__Given task__
Reproduce the full listing that appears beneath this instruction exactly.
+===+
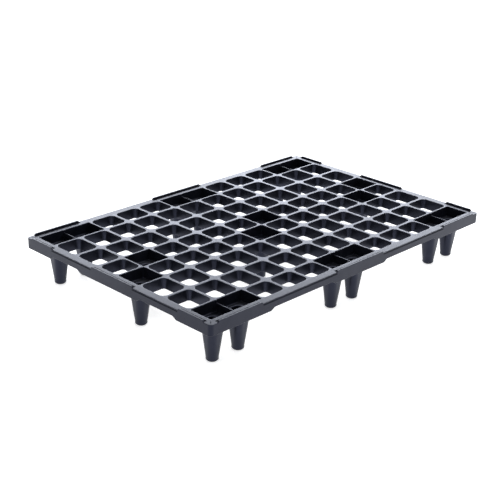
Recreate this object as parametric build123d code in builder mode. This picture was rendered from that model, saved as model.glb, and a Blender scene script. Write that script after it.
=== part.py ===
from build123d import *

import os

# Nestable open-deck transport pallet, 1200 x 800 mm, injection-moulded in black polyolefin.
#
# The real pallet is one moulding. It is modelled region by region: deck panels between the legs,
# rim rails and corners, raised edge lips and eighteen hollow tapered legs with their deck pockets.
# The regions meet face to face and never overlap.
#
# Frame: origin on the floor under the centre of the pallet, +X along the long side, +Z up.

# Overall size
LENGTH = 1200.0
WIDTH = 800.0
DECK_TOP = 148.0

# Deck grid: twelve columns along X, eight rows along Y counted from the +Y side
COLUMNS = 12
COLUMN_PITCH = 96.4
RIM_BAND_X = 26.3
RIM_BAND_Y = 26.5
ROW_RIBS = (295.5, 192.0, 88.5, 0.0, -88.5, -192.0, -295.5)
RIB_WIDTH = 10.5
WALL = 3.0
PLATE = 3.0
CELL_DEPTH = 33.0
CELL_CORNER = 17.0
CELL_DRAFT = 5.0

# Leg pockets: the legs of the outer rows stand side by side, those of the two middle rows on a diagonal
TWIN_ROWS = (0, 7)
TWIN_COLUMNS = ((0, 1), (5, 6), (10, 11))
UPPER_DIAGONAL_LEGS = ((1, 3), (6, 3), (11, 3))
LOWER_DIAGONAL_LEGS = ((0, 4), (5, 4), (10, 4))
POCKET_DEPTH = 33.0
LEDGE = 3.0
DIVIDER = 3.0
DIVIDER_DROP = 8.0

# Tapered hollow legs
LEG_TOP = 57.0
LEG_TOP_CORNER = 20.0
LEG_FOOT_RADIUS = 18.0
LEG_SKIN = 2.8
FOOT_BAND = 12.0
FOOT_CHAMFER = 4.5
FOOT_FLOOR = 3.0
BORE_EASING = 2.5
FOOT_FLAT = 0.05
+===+
__Answer to this task__
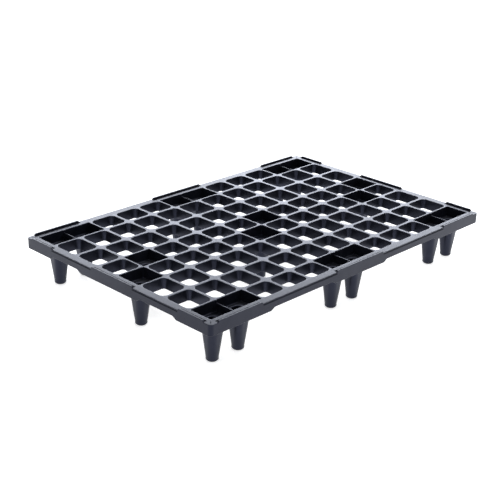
Recreate this object as parametric build123d code in builder mode. This picture was rendered from that model, saved as model.glb, and a Blender scene script. Write that script after it.
=== part.py ===
from build123d import *

import os

# Nestable open-deck transport pallet, 1200 x 800 mm, injection-moulded in black polyolefin.
#
# The real pallet is one moulding. It is modelled region by region: deck panels between the legs,
# rim rails and corners, raised edge lips and eighteen hollow tapered legs with their deck pockets.
# The regions meet face to face and never overlap.
#
# Frame: origin on the floor under the centre of the pallet, +X along the long side, +Z up.

# Overall size
LENGTH = 1200.0
WIDTH = 800.0
DECK_TOP = 148.0

# Deck grid: twelve columns along X, eight rows along Y counted from the +Y side
COLUMNS = 12
COLUMN_PITCH = 96.4
RIM_BAND_X = 26.3
RIM_BAND_Y = 26.5
ROW_RIBS = (295.5, 192.0, 88.5, 0.0, -88.5, -192.0, -295.5)
RIB_WIDTH = 10.5
WALL = 3.0
PLATE = 3.0
CELL_DEPTH = 33.0
CELL_CORNER = 17.0
CELL_DRAFT = 5.0

# Leg pockets: the legs of the outer rows stand side by side, those of the two middle rows on a diagonal
TWIN_ROWS = (0, 7)
TWIN_COLUMNS = ((0, 1), (5, 6), (10, 11))
UPPER_DIAGONAL_LEGS = ((1, 3), (6, 3), (11, 3))
LOWER_DIAGONAL_LEGS = ((0, 4), (5, 4), (10, 4))
POCKET_DEPTH = 33.0
LEDGE = 3.0
DIVIDER = 3.0
DIVIDER_DROP = 8.0

# Tapered hollow legs
LEG_TOP = 57.0
LEG_TOP_CORNER = 20.0
LEG_FOOT_RADIUS = 18.0
LEG_SKIN = 2.8
FOOT_BAND = 12.0
FOOT_CHAMFER = 4.5
FOOT_FLOOR = 3.0
BORE_EASING = 2.5
FOOT_FLAT = 0.05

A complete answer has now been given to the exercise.